If you can’t get clear answers, you don’t have a service model—you have a liability.


Common Myths (That Cost Exporters Money)

Myth 1: “Port-to-port is always cheaper.”

It’s only cheaper if the PNG-side execution is strong and fast. Otherwise, storage and coordination delays erase any savings.

Myth 2: “Door-to-door means everything is included.”

Door-to-door often excludes duties/taxes unless explicitly agreed. Scope clarity is everything.

Myth 3: “Once it arrives, it’s basically done.”

In PNG, the hardest stage may begin after discharge: clearance, payment, release, inland trucking, site delivery.


FAQ

Does door-to-door remove customs risk?

No. It reduces coordination risk, but customs still requires accurate classification, valuation, and documents.

Can I do hybrid services?

Yes. Many experienced shippers use hybrid models:

  • port-to-port plus a dedicated broker + inland trucking contract

  • door-to-port in Australia plus port-to-door in PNG
    The goal is control where it matters most.

Which model is best for first-time PNG shippers?

Door-to-door is usually safer because it reduces handovers and makes accountability clearer—assuming scope is defined precisely.


Final Takeaway

Door-to-door versus port-to-port is not a preference.
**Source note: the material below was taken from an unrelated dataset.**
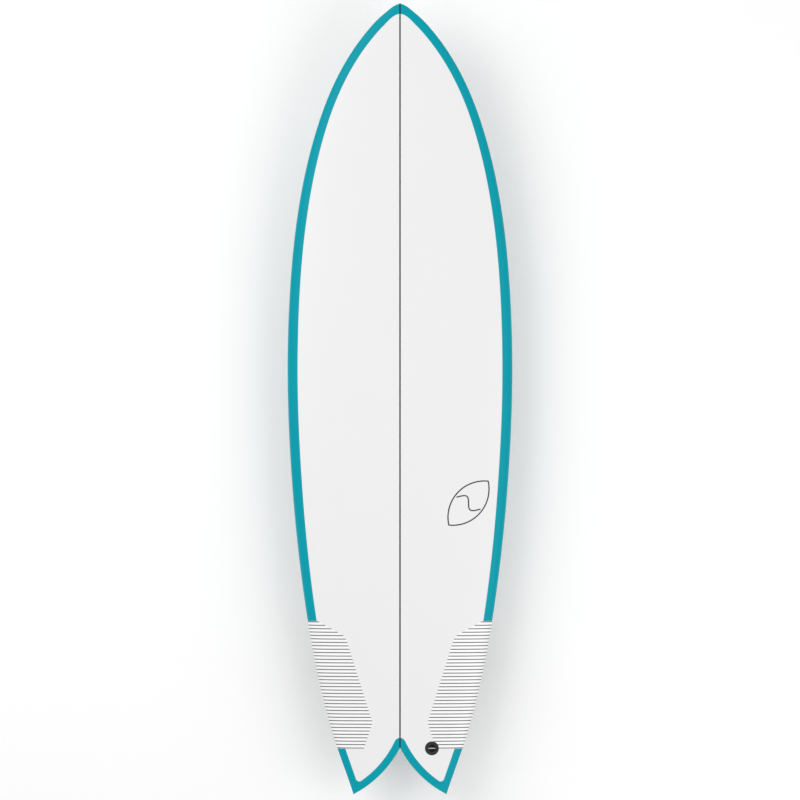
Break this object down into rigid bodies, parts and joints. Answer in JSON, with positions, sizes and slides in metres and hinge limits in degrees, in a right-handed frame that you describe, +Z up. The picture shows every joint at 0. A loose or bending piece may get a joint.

It is a choice about who carries operational responsibility across a corridor that punishes improvisation.

  • Port-to-port is a cost-optimized model that works when the PNG side is operationally mature.

  • Door-to-door is a risk-managed model that works when reliability matters more than squeezing the headline freight rate.

On the Australia–PNG lane, the cheapest shipment is not the one with the lowest quote. It’s the one that clears, releases, and delivers without avoidable dwell time.